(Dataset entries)
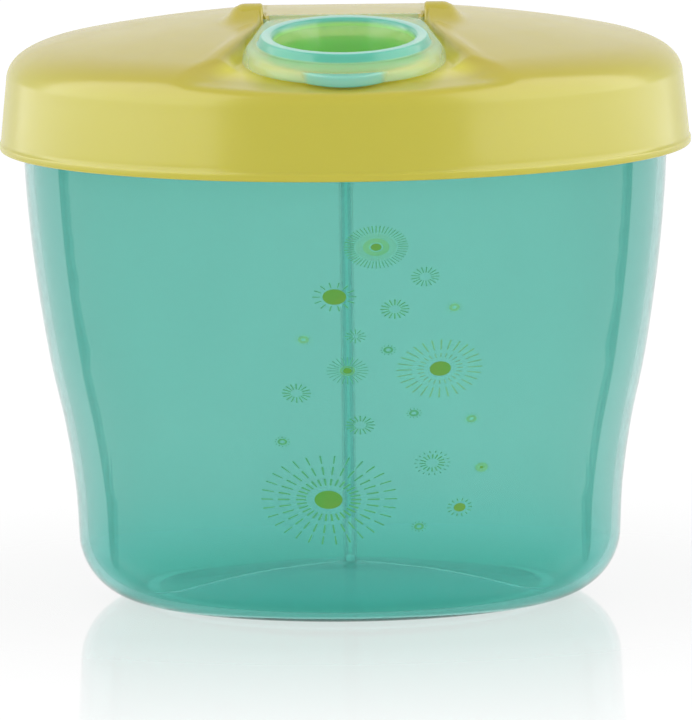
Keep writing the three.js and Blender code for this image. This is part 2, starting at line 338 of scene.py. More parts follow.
TUB_COLOUR = (0.465, 0.77, 0.722)
TUB_ABSORB = ((0.25, 0.45, 0.46), 60)  # colour and density of the light taken up inside the wall
# Painted shade: darker and deeper teal towards the tub's bottom, where the view passes through more
# plastic.
TUB_PAINTED_SHADE = [(0, (0.36, 0.88, 0.81)), (5, (0.7, 1, 1)), (12, (0.92, 1, 1)), (22, (1, 1, 1))]
VANE_COLOUR = (0.76, 0.97, 0.93)
# Painted shade along the vanes' outer edges, where a clear sheet seen edge-on looks darker.
VANE_SHADE_COLOUR = (0.18, 0.74, 0.67)
CLEAR = 0.94  # share of the light that passes through the tub and its vanes

LID_COLOUR = (0.425, 0.388, 0.032)
LID_PAINTED_SHADE = [(84, (1, 1, 1)), (88.5, (0.99, 0.9, 0.72))]  # painted shade: more golden up on the dome, offsetting the pale sheen there
# Painted light: a lighter yellow and a faint glow down in the recess, and a faint glow on the
# spout's walls.
LID_PIT_PAINTED_LIGHT = (0.52, 0.475, 0.035)
LID_PIT_PAINTED_GLOW = (0.085, 0.07, 0.0)
LID_SPOUT_PAINTED_GLOW = (0.02, 0.13, 0.0)
PIT_DEPTH_FADE = (0.4, 1.6)  # the recess's painted light fades in over these depths below the dome
PIT_R_FADE = (43, 48)  # and out over these distances from the lid's axis
SPOUT_GLOW_R_FADE = (12.3, 12.9)  # the spout's painted glow fades out over these distances from its axis
SPOUT_GLOW_H_FADE = (0.9, 1.5)  # and over these heights

# Pale aqua of the thin parts, with the yellow of the lid below painted in: painted light seen
# through the cap.
CAP_THIN_AND_LID_LIGHT = (0.7, 0.88, 0.5)
CAP_THICK = (0.095, 0.46, 0.37)
# Painted light: the well's green stands for the spout's yellow light seen through the clear plug.
CAP_WELL_SPOUT_LIGHT = (0.24, 0.66, 0.17)
CAP_TAB = (0.15, 0.6, 0.6)
CAP_REAR = (0.42, 0.72, 0.64)
# Painted highlight: a paler line along the collar's crest.
CAP_CREST_HIGHLIGHT = (0.5, 0.78, 0.74)
CAP_ALPHA = (0.26, 0.78)
# Where the cap's colours fade in or out: heights (H), distances from the axis (R) and distances
# back (BACK), in millimetres in the cap's own frame.
PLATE_H_FADE = (2.2, 3.0)
ABOVE_PLATE_H_FADE = (3.05, 3.45)
COLLAR_R_FADE = (14.1, 14.6)
CREST_HIGHLIGHT_H_FADE = (4.5, 4.62)
WELL_R_FADE = (11.1, 11.5)
WELL_H_FADE = (3.6, 4.2)
TAB_R_FADE = (15.7, 16.4)
TAB_BACK_FADE = (-12, -9)
REAR_R_FADE = (13.9, 14.4)
REAR_BACK_FADE = (-8, 6)
FINE_GRAIN = 2500  # noise scale of an ink's own grain


class Nodes:
    """A small builder for one material's node tree."""

    def __init__(self, name, material=None):
        self.material = material or bpy.data.materials.new(name)
        self.material.use_nodes = True
        self.tree = self.material.node_tree
        self.bsdf = self.tree.nodes["Principled BSDF"]
        self.place = self.add("ShaderNodeTexCoord").outputs["Object"]

    def add(self, kind, **settings):
        node = self.tree.nodes.new(kind)
        for key, value in settings.items():
            setattr(node, key, value)
        return node

    def link(self, a, b):
        self.tree.links.new(a, b)

    def noise(self, scale, detail=3.0, roughness=0.5, stretch=None):
        node = self.add("ShaderNodeTexNoise")
        node.inputs["Scale"].default_value = scale
        node.inputs["Detail"].default_value = detail
        node.inputs["Roughness"].default_value = roughness
        if stretch:
            mapping = self.add("ShaderNodeMapping")
            mapping.inputs["Scale"].default_value = stretch
            self.link(self.place, mapping.inputs["Vector"])
            self.link(mapping.outputs["Vector"], node.inputs["Vector"])
        else:
            self.link(self.place, node.inputs["Vector"])
        return node.outputs["Fac"]

    def ramp(self, value, stops):
        node = self.add("ShaderNodeValToRGB")
        elements = node.color_ramp.elements
        while len(elements) < len(stops):
            elements.new(0.5)
        for element, (place, colour) in zip(elements, stops):
            element.position = place
            element.color = (*colour, 1)
        self.link(value, node.inputs["Fac"])
        return node.outputs["Color"]

    def spread(self, value, low, high, start=0.3, end=0.7):
        node = self.add("ShaderNodeMapRange")
        node.inputs["From Min"].default_value = start
        node.inputs["From Max"].default_value = end
        node.inputs["To Min"].default_value = low
        node.inputs["To Max"].default_value = high
        self.link(value, node.inputs["Value"])
        return node.outputs["Result"]

    def bumps(self, *layers):
        """Adds bump layers, each (value, distance in mm, strength)."""
        last = None
        for value, distance, strength in layers:
            node = self.add("ShaderNodeBump")
            node.inputs["Distance"].default_value = distance * MM
            node.inputs["Strength"].default_value = strength
            self.link(value, node.inputs["Height"])
            if last:
                self.link(last, node.inputs["Normal"])
            last = node.outputs["Normal"]
        self.link(last, self.bsdf.inputs["Normal"])

    def mix(self, a, b, share, how="MIX"):
        """Mixes two colours; b and share are a socket or a value."""
        node = self.add("ShaderNodeMix", data_type="RGBA", blend_type=how)
        node.clamp_factor = True
        for socket, value in (("Factor_Float", share), ("A_Color", a), ("B_Color", b)):
            where = next(i for i in node.inputs if i.identifier == socket)
            if isinstance(value, bpy.types.NodeSocket):
                self.link(value, where)
            elif isinstance(value, tuple):
                where.default_value = (*value, 1)
            else:
                where.default_value = value
        return next(o for o in node.outputs if o.identifier == "Result_Color")

    def math(self, how, a, b=0.0):
        node = self.add("ShaderNodeMath", operation=how)
        for where, value in zip(node.inputs, (a, b)):
            if isinstance(value, bpy.types.NodeSocket):
                self.link(value, where)
            else:
                where.default_value = value
        return node.outputs["Value"]

    def cap_place(self):
        """Distance from the cap's axis, distance back along the flat, and height above it."""
        turn = Matrix.Rotation(-TILT, 3, "X")
        node = self.add("ShaderNodeMapping")
        node.inputs["Rotation"].default_value = (-TILT, 0, 0)
        node.inputs["Location"].default_value = turn @ Vector((0, -CAP_Y * MM, -FLAT_Z * MM))
        self.link(self.place, node.inputs["Vector"])
        parts = self.add("ShaderNodeSeparateXYZ")
        self.link(node.outputs["Vector"], parts.inputs[0])
        x, y, z = parts.outputs
        return self.math("SQRT", self.sum_of_squares(x, y)), y, z

    def sum_of_squares(self, x, y):
        return self.math("ADD", self.math("MULTIPLY", x, x), self.math("MULTIPLY", y, y))

    def fade(self, value, low, high, places):
        """From low to high between two places in millimetres."""
        start, end = places
        return self.spread(value, low, high, start * MM, end * MM)

    def absorb(self, colour, density):
        """Clear plastic that takes up light on its way through."""
        volume = self.add("ShaderNodeVolumeAbsorption")
        volume.inputs["Color"].default_value = (*colour, 1)
        volume.inputs["Density"].default_value = density
        output = next(node for node in self.tree.nodes if node.type == "OUTPUT_MATERIAL")
        self.link(volume.outputs["Volume"], output.inputs["Volume"])

    def set(self, **values):
        for key, value in values.items():
            self.bsdf.inputs[key.replace("_", " ")].default_value = value


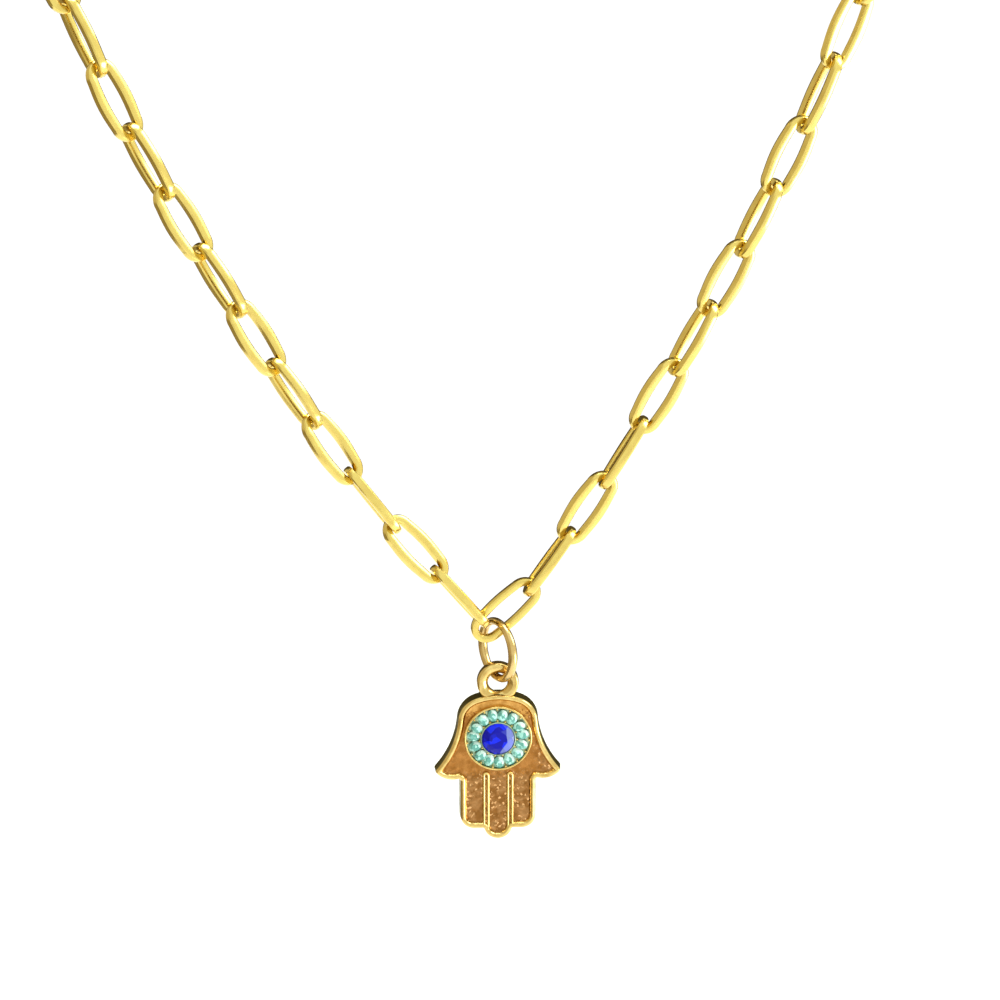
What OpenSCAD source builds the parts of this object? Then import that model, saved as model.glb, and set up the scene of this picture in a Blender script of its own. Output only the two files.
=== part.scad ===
// Hamsa pendant necklace: a paperclip chain that carries a small cast hand on a jump ring.
// Millimetres, +Z up, the front faces -Y. The origin is where the chain lies on the nape.

/* [Chain links] */
// Overall length of one link
link_l = 8.1; // [7.5:0.1:9.5]
// Overall width of one link
link_w = 3.4; // [3.35:0.05:4]
// Thickness of the link's square wire
link_wire = 0.75; // [0.6:0.05:0.8]
// Bevel along the four edges of the wire
link_bevel = 0.2; // [0.1:0.01:0.22]
// Smallest gap between two links that hook into each other
link_slack = 0.2; // [0.15:0.01:0.25]

/* [Lie of the links] */
// Slope of the link that carries the jump ring, in degrees
carrier_slope = 43.4; // [38:0.2:48]
// Turn of that link about its own length
carrier_turn = 6; // [0:1:10]
// Place round the carrier link's lower end where the jump ring hangs, in degrees
hang_angle = -45; // [-50:1:-40]
// Place round the carrier link's lower end where the left arm hooks in, in degrees
hook_angle = 135; // [130:1:145]
// Turn of the right arm's broad links about their own length; the links between lie square to them
right_broad = 17; // [5:1:25]
// Turn of the right arm's first two edge-on links, nearest the pendant
right_first = 88; // [82:1:96]
// Turn of the left arm's broad links
left_broad = -38; // [-45:1:-15]
// Turn of the left arm's first two edge-on links, of which the first hooks into the carrier link
left_first = 75; // [68:1:85]

/* [Clasp] */
// Diameter of the clasp's barrel
clasp_d = 3.2; // [2.4:0.1:4.5]
// Bevel at the ends of the barrel
clasp_bevel = 0.6; // [0.2:0.1:1]
// Outer diameter of the eye at each end of the clasp
eyelet_d = 2.7; // [2.5:0.1:3.2]
// Wire thickness of these eyes
eyelet_wire = 0.6; // [0.4:0.05:0.7]
// Number of link pitches that the clasp takes up
clasp_pitches = 2; // [2:1:3]

/* [Jump ring] */
// Outer diameter of the jump ring
ring_d = 6.35; // [5.8:0.05:7]
// Wire thickness of the jump ring
ring_wire = 0.75; // [0.6:0.05:0.8]
// Turn of the jump ring about the vertical, in degrees
ring_turn = 62; // [58:1:66]
// Gap between the jump ring and the link that it hangs on
ring_gap = 0.13; // [0.1:0.01:0.2]

/* [Bail] */
// Outer diameter of the bail
bail_d = 4; // [3.4:0.02:4.6]
// Diameter of the hole through the bail
bail_bore = 1.9; // [1.7:0.05:2.1]
// Diameter of the hole's mouth on each face
bail_mouth = 2.9; // [2.5:0.05:3.1]
// Thickness of the bail
bail_t = 1.2; // [1:0.05:1.3]
// Length of the straight middle of the hole
bail_land = 0.3; // [0.2:0.05:0.4]
// Bevel round the outside of the bail
bail_bevel = 0.2; // [0.1:0.02:0.25]
// Gap between the bail and the jump ring
bail_gap = 0.13; // [0.1:0.01:0.16]
// Height of the bail's centre over the centre of the eye
bail_rise = 5.55; // [5.2:0.05:6]

/* [Hand] */
// Thickness of the casting from its back to the crest of its rim
hand_t = 1.6; // [1:0.05:1.8]
// Height of the crown of the hand over the centre of the eye
crown_rise = 4.4; // [4.2:0.05:4.7]
// Radius of the crown
crown_r = 6.2; // [5.5:0.1:7]
// Part of the crown's arc on each side, in degrees
crown_sweep = 21; // [18:0.2:24]
// Radius of the shoulders
shoulder_r = 2.5; // [2.2:0.05:2.7]
// Radius of the hollow flare from the shoulders out to the thumbs
flare_r = 9; // [7:0.5:12]
// Half the width across the thumb tips
thumb_reach = 6.1; // [5.6:0.05:6.6]
// Depth of the thumb tips under the centre of the eye
thumb_drop = 3.38; // [3.1:0.02:3.6]
// Depth of the lowest point of the thumbs under the centre of the eye
thumb_low = 4.26; // [4.1:0.02:4.4]
// Radius of the underside of the thumbs
thumb_r = 2.14; // [1.9:0.02:2.4]
// Rounding of the thumb tips
thumb_round = 0.25; // [0.1:0.01:0.3]
// Half the width across the three fingers
fingers_reach = 3.62; // [3.4:0.02:3.8]
// Depth of the two side fingertips under the centre of the eye
side_tip = 9.35; // [8:0.05:10]
// Depth of the middle fingertip under the centre of the eye
middle_tip = 10.45; // [9.9:0.05:11]
// Radius of the middle fingertip
middle_r = 1.36; // [1.1:0.02:1.4]
// Rounding of the outer corners of the side fingertips
finger_round = 1.3; // [0.9:0.05:1.5]
// Rounding of the inner corners between thumb and finger
crook_round = 0.2; // [0.15:0.01:0.3]

/* [Relief] */
// Width of the raised rim, from the edge to the sunk field
rim_w = 0.62; // [0.4:0.02:0.66]
// Depth of the sunk field under the crest of the rim
field_depth = 0.37; // [0.2:0.02:0.5]
// How far the side wall flares out towards the back
wall_flare = 0.1; // [0.04:0.01:0.12]
// Bevel round the back edge
back_bevel = 0.15; // [0.05:0.01:0.3]
// Width of a pair of ridges between two fingers
ridges_w = 0.7; // [0.55:0.02:0.8]
// Width of the groove between two ridges
groove_w = 0.12; // [0.08:0.01:0.2]
// Depth of the top of the ridges under the centre of the eye
ridge_top = 3.5; // [3.4:0.02:3.8]
// Depth of the ridges' crest under the crest of the rim
ridge_low = 0.08; // [0.04:0.01:0.15]

/* [Eye] */
// Outer diameter of the bezel round the eye
bezel_d = 6.6; // [6.5:0.02:6.7]
// Thickness of the bezel's wall
bezel_wall = 0.22; // [0.15:0.01:0.26]
// Height of the bezel over the crest of the rim
bezel_rise = 0.1; // [0:0.02:0.2]
// Diameter of the centre stone
centre_d = 3.16; // [3.1:0.02:3.36]
// Height of the centre stone's table over the crest of the rim
centre_rise = 0.5; // [0.3:0.05:0.7]
// Wall of the collar round the centre stone
collar_wall = 0.1; // [0.06:0.01:0.12]
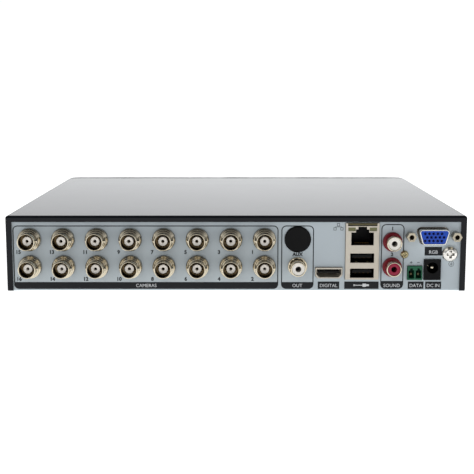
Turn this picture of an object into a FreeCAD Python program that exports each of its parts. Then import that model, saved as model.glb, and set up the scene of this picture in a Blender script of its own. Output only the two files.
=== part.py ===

_Requirements_: Reprint the data above from the opening line to the line holding "SPOUT_GLOW_H_FADE = (0.9, 1.5)", inclusive, and nothing else.

_Solution to this problem_:
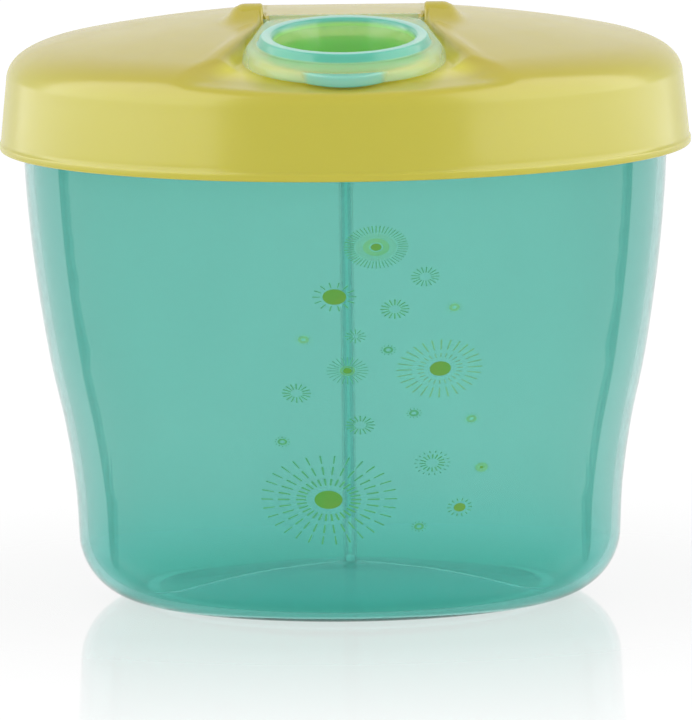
Keep writing the three.js and Blender code for this image. This is part 2, starting at line 338 of scene.py. More parts follow.
TUB_COLOUR = (0.465, 0.77, 0.722)
TUB_ABSORB = ((0.25, 0.45, 0.46), 60)  # colour and density of the light taken up inside the wall
# Painted shade: darker and deeper teal towards the tub's bottom, where the view passes through more
# plastic.
TUB_PAINTED_SHADE = [(0, (0.36, 0.88, 0.81)), (5, (0.7, 1, 1)), (12, (0.92, 1, 1)), (22, (1, 1, 1))]
VANE_COLOUR = (0.76, 0.97, 0.93)
# Painted shade along the vanes' outer edges, where a clear sheet seen edge-on looks darker.
VANE_SHADE_COLOUR = (0.18, 0.74, 0.67)
CLEAR = 0.94  # share of the light that passes through the tub and its vanes

LID_COLOUR = (0.425, 0.388, 0.032)
LID_PAINTED_SHADE = [(84, (1, 1, 1)), (88.5, (0.99, 0.9, 0.72))]  # painted shade: more golden up on the dome, offsetting the pale sheen there
# Painted light: a lighter yellow and a faint glow down in the recess, and a faint glow on the
# spout's walls.
LID_PIT_PAINTED_LIGHT = (0.52, 0.475, 0.035)
LID_PIT_PAINTED_GLOW = (0.085, 0.07, 0.0)
LID_SPOUT_PAINTED_GLOW = (0.02, 0.13, 0.0)
PIT_DEPTH_FADE = (0.4, 1.6)  # the recess's painted light fades in over these depths below the dome
PIT_R_FADE = (43, 48)  # and out over these distances from the lid's axis
SPOUT_GLOW_R_FADE = (12.3, 12.9)  # the spout's painted glow fades out over these distances from its axis
SPOUT_GLOW_H_FADE = (0.9, 1.5)  # and over these heights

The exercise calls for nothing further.